Do you think there's a time when that kind of connection, that kind of rapport can be misguided or misused?

Absolutely. There's a real danger in ministry to play to the crowd. One time I was teaching at Asbury Seminary, and a student asked me, " What's the difference in your preaching now than when you first started out? " I said, " I believe it now. " Not that I didn't believe it when I first started, but when I first started, I just wanted to survive. I wanted them to like me and not throw things at me. But now that doesn't matter to me. What matters to me is I communicate the truth, I do it in a God-honoring way, and in the process I build this rapport with people so they will fall in love with Jesus, not with me. There's a big difference in that. There's always the danger of trying to please. That's different than building rapport.

My goal in building rapport with a group of people is so that they will come to love Jesus Christ and not go, What a great, funny, wonderful guy. I'm so in love with Christ, I've got to speak. I believe to the core of my being this is the right thing to do in life for everyone, so that motivates me much more than I was ever motivated by the applause of people.
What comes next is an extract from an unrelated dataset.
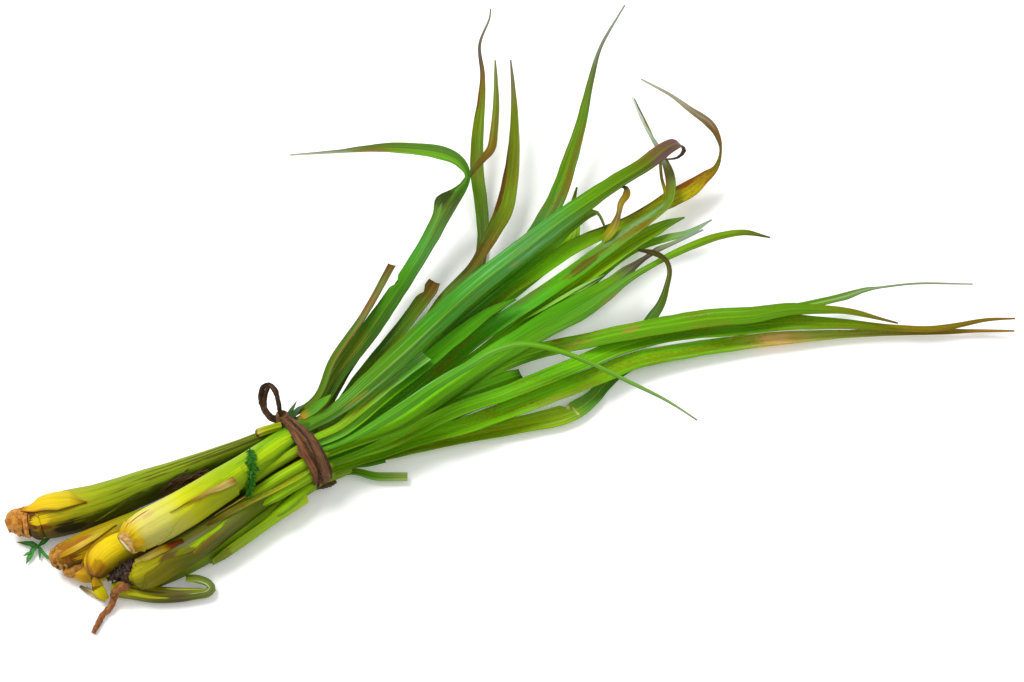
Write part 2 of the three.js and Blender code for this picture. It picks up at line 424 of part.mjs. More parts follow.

In ministry, you can fall in that trap. In ministry we take our share of criticism, but in what other job do you get regular strokes every week, where someone comes up to you and says, " That was great " ? And if you're not careful, that can become the motivating force behind why you preach. One of the verses I pray regularly is where the apostle Paul says: We're not trying to please men. We're just trying to please God, who alone tests our motives.

I try to lay that before the Lord every day and say, " God, this is not about me and them liking me. This is about them falling in love with you. And how do I connect with them, so that they see more of you and a whole lot less of me? "

It can be a fine line to walk sometimes.

It can be. I tell our worship team and all young pastors that I come in contact with, " We're just prompters. We're not performers. We're trying to prompt people to see this awesome God. We're not there to soak up the spotlight. We're there to throw a floodlight on God and show people how great God is. "

My job as a preacher is to throw the best alley-oop pass I can throw. I work hard at it, but then it's God's job. It's the Holy Spirit's job to come along and dunk it somewhere. He does it with flair and in places you never dreamed it would go. I want him to get all the headlines. I could care less if my name is ever in the box score.

When you're connecting, when you're wanting to decrease and see the Lord increase, there's not just one emotion you're hoping to evoke in people, there's a range. You spoke about crying as well as laughing.

Is that a part of every time you speak?

It's a rollercoaster ride. When I'm writing a message, there are times I'm sitting at the computer typing words, and I'm crying like a baby, because it's flowing out of my heart. The times when you're afraid of that are the times God usually connects with people in a deep level, because they see your vulnerability. It's not a manufactured thing. Like you write in your message — cry real hard right here. It's something that happens within you that cracks the door of your heart and lets people see in.

There are other times I'm writing a message and I think, This is pretty intense. I need to say something funny right here. I've got to give a little break, a little comic relief to let them catch their breath before we go to the next hill, because the next one's going to be pretty intense, too.

It seems that some of those things you described — emotion, the subjects you're talking about — are actually going to push people away from you. And they don't want rapport at that point.

Right. I'm committed to speaking the whole truth in the Scripture, and there are some topics in our culture that are sensitive to bring up. So how do you talk about sensitive topics that are politically incorrect and maintain rapport? That's a delicate dance.

A danger could be if we assume we just want to connect with people, that we become casual, and then that casualness leans over into truth.

Exactly right. I'm a casual guy. This is who God made me. But I'm not very casual with my relationship with Christ. I'm not casual with the truth. We have a mandate to speak the truth. The apostle Paul says, " I'm not ashamed of the gospel of Christ. It's the power of God to salvation. " Everybody needs to get on this. The most unloving thing you can do, the most seeker insensitive thing you can do, is not share truth. You just need to do it in the way Jesus did. Jesus was approachable, he was kind, he was insightful, he was creative, he was funny, he was real, he was available to people. If you teach like that, you don't have to apologize for truth. You don't have to even make it a little less edgy than it is. Jesus spoke truth, and they said of him: This guy speaks with authority like no one's ever spoken.

Look at that word authority. People are hungry for truth. People want to know, Is there right and is there wrong? Jesus spoke with that type of authority, but the thing that gave him authority in the eyes of people was often authenticity, that he was available, creative, warm, caring, engaging like their religious leaders weren't. They were rigid and intolerant.

He believed what he was saying.

He believed what he was saying, and he loved the people he was saying it to. That has revolutionized my preaching through the years. I've been praying and trying to develop the heart of Jesus toward lost people. Hopefully I'm starting to love them like Jesus did. I'm trying. I want him to continue to grow me in that. But when you have a sincere love for people that are far from God, it changes the way you preach. And it changes the way you build rapport with people when you do preach. It's more than just loving the generic lost. It's when you know people like Todd and Harold and Phil and Mark and Wandathe people I love that are far from God. When I've got those people in my mind, it helps me preach in a more effective way.

Mike Breaux is teaching pastor of Heartland Community Church in Rockford, Illinois.